I asked Kenn about this, and he said that horses will generally fall into a couple of categories: the hot bloods like Arabians and the cold bloods like the draft horse. The cold bloods, naturally, are used for doing most of the work. They are unlikely to bolt, gentle and loyal. In fact, cold only applies in that they are serene and calm animals, not because they are unaffectionate. I found myself starting to let my guard down after we'd hitched the horses up to the wagons and set off down the road.
I asked them what their plans were for their draft horses, since it seems that here in Montana the use of the draft horse is fading. Draft horses are still used on some ranches, where they harvest hay up by Lincoln, Montana; the Amish use them daily; and they can be seen working at the Grant Kohrs Ranch outside Deer Lodge, but they are for the most part disappearing.
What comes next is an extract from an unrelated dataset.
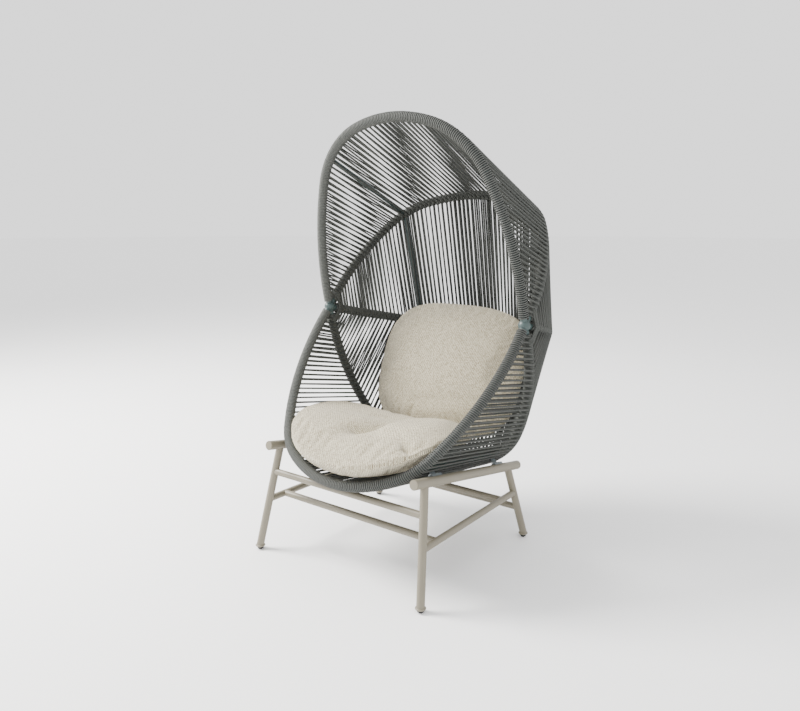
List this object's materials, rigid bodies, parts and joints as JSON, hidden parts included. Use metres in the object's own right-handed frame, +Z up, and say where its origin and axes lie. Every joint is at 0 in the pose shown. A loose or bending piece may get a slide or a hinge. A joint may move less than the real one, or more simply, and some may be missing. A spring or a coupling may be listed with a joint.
{
  "type": "hooded pod lounge chair",
  "caption": "Hooded pod armchair of rope-wrapped tube arches strung with cords, on a splayed tube base, with loose seat and back cushions.",
  "frame": {"origin": "on the floor, under the middle of the chair's bounding box", "axes": "+Z up, the chair's front faces -Y, +X towards the right as the chair is seen from its front"},
  "size_m": [0.8536, 0.9209, 1.4123],
  "materials": {
    "rope": "twisted rope cord, matt",
    "bare_frame": "powder coat, satin",
    "bracket_steel": "powder coat, satin",
    "base_paint": "powder coat, satin",
    "bolt_metal": "satin",
    "cushion_fabric": "coarse basket weave",
    "glide_plastic": "moulded"
  },
  "bodies": {
    "chair": {"hub_left": "bare_frame", "hub_right": "bare_frame", "hood_rim_tube": "bare_frame", "back_arch_tube": "bare_frame", "waist_arch_tube": "bare_frame", "lower_arch_tube": "bare_frame", "seat_rim_tube": "bare_frame", "hood_rim_wrap": "rope", "back_arch_wrap": "rope", "waist_arch_wrap": "rope", "lower_arch_wrap": "rope", "seat_rim_wrap": "rope", "hood_strut_left": "bare_frame", "hood_strut_right": "bare_frame", "back_strut_left": "bare_frame", "back_strut_right": "bare_frame", "lower_strut_left": "bare_frame", "lower_strut_right": "bare_frame", "seat_strut_left": "bare_frame", "seat_strut_right": "bare_frame", "hood_cords_outer": "rope", "hood_cords_inner": "rope", "back_cords_outer": "rope", "back_cords_inner": "rope", "lower_cords_outer": "rope", "lower_cords_inner": "rope", "seat_cords_outer": "rope", "seat_cords_inner": "rope", "bracket_front_left": "bracket_steel", "bracket_front_right": "bracket_steel", "bracket_rear_left": "bracket_steel", "bracket_rear_right": "bracket_steel", "bracket_bolts": "bolt_metal", "rail_left": "base_paint", "rail_right": "base_paint", "rail_end_discs": "base_paint", "leg_front_left": "base_paint", "leg_front_right": "base_paint", "leg_rear_left": "base_paint", "leg_rear_right": "base_paint", "stretcher_left": "base_paint", "stretcher_right": "base_paint", "front_upper_bar": "base_paint", "front_lower_bar": "base_paint", "rear_upper_bar": "base_paint", "rear_lower_bar": "base_paint", "collar_front_left": "base_paint", "collar_front_right": "base_paint", "collar_rear_left": "base_paint", "collar_rear_right": "base_paint", "glide_front_left": "glide_plastic", "glide_front_right": "glide_plastic", "glide_rear_left": "glide_plastic", "glide_rear_right": "glide_plastic"},
    "seat_cushion": {"seat_cushion": "cushion_fabric"},
    "back_cushion": {"back_cushion": "cushion_fabric"}
  },
  "joints": [
    {"name": "seat_cushion_lift", "type": "slide", "parent": "chair", "child": "seat_cushion", "axis": [0, -0.8, 0.6], "range_m": [0, 0.45]},
    {"name": "back_cushion_lift", "type": "slide", "parent": "chair", "child": "back_cushion", "axis": [0, -0.1961, 0.9806], "range_m": [0, 0.36]}
  ]
}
Both of them said they want to offer the opportunity to utilize their draft horses in as many of the historical ways as possible and to keep that alive here in Montana. Kenn told me that he has been in contact with BLM, Forest Service, and Fish, Wildlife and Parks to try and get them to use draft horses for logging because it is less damaging to the environment than heavy machinery. But because it takes longer to use draft horses, they are met with some resistance. It seems that, for logging as for the rest of the modern world, time is money. So in the meantime, they take people on wagon rides and help out by logging on private land for fire mitigation.
As they continue to try and bring back the slower way of life in the Mission Valley area, they are hoping that the neighboring ranches and farms will want to embrace the draft horse into their way of life while mindfully caring for the land surrounding them. They enjoy the slower means of life and travel and are hoping that in this ever-changing fast-paced environment, more people will want to also take that slower way as well. I admitted that it sounded lovely when they described taking the horses out on covered wagon camping trips, sometimes for up to a week or more.
As for myself, I learned that not all horses are ill-tempered, and that by taking the slower path, your mind is able to wander. You see your landscape with a clearer mind and notice more than you would if you were tearing down the interstate at eighty MPH, and for that I'll always be grateful.
Kenn and Susan treat their draft horses like their own family, and it was a pleasure to be around them and learn from them for a couple of days. But above all, I want to thank them for teaching me to let my guard down around these enormous but tender creatures.